Hace unos años se trataba de un fenómeno generalizado que incluso obligó a la mayor parte de los habitantes del País a adoptar un estilo de vida propio de quienes viven sometidos por el terror, pues ni la policía, ni la incursión del Ejército en labores policiales, podían garantizar a nadie su seguridad e integridad personales.
Aparentemente superada dicha realidad extrema, todo hace indicar que persisten islotes de impunidad en donde las instituciones públicas son incapaces, no solamente de imponer las reglas del estado de derecho, sino de infundir la mínima confianza en los ciudadanos.
Uno de esos casos extremos pareciera registrarse en la colonia La Palma, de la ciudad de Saltillo, en donde ayer se diseminó el temor entre sus habitantes, al grado de que varias familias decidieron huir, literalmente, del lugar, dejando tras de sí sus posesiones.
“Toda la gente se fue, están sacando sus cosas. Dicen que van hacer un ‘desmadre’ en la noche… desde en la mañana se corrió la voz, la de la panadería, la tienda, ya se fueron… Nosotros también nos vamos, yo arranco y me voy”, declaró una vecina del área al resumir la situación por la que atraviesan debido al recrudecimiento de una “guerra entre pandillas”.
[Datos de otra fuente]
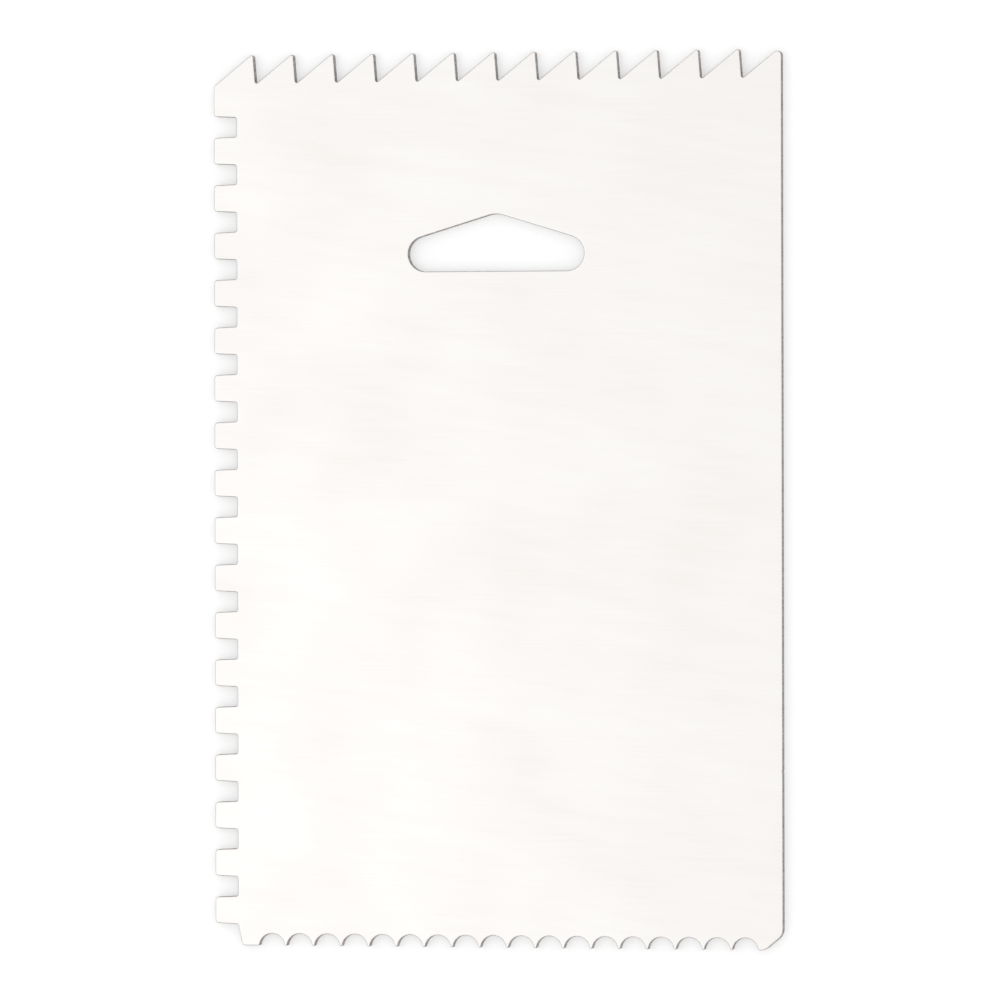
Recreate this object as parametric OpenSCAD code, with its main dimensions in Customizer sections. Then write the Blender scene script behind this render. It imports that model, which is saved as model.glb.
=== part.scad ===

La advertencia que ayer circuló desde temprana hora llevó a las autoridades de seguridad a enviar un número importante de elementos al lugar, donde el patrullaje era ostensible, al menos durante el recorrido que reporteros de VANGUARDIA realizaron.
Sin embargo, a pesar de la fuerte presencia policial, cerca de una decena de familias habrían abandonado el lugar ante el temor que les genera el hecho de que una pandilla haya amenazado con causar desórdenes en horas de la noche, en represalia por las agresiones sufridas a manos de una banda rival.
La lectura de tal realidad es simple: los residentes del lugar no confían en que la policía —o las fuerzas de seguridad en general— sean capaces de contener las agresiones y garantizar la integridad de las personas y de sus bienes.
Triste realidad para un estado que pretende ser reconocido como democrático, pues el hecho de dejar en manos de la delincuencia cualquier porción del territorio lo que significa es una claudicación vergonzante de las responsabilidades públicas.
Y el problema, por supuesto, no se resuelve con una noche de “patrullaje extremo”, pues el temor de los residentes está directamente relacionado con lo que temen les ocurra una vez que la policía no esté presente en el lugar y ellos se encuentren a merced de los pandilleros.
Detrás de tal hecho se encuentra el mismo mal que impide avanzar en muchos otros terrenos de la convivencia social: la impunidad de la cual gozan quienes han decidido hacer de la ilegalidad un estilo de vida.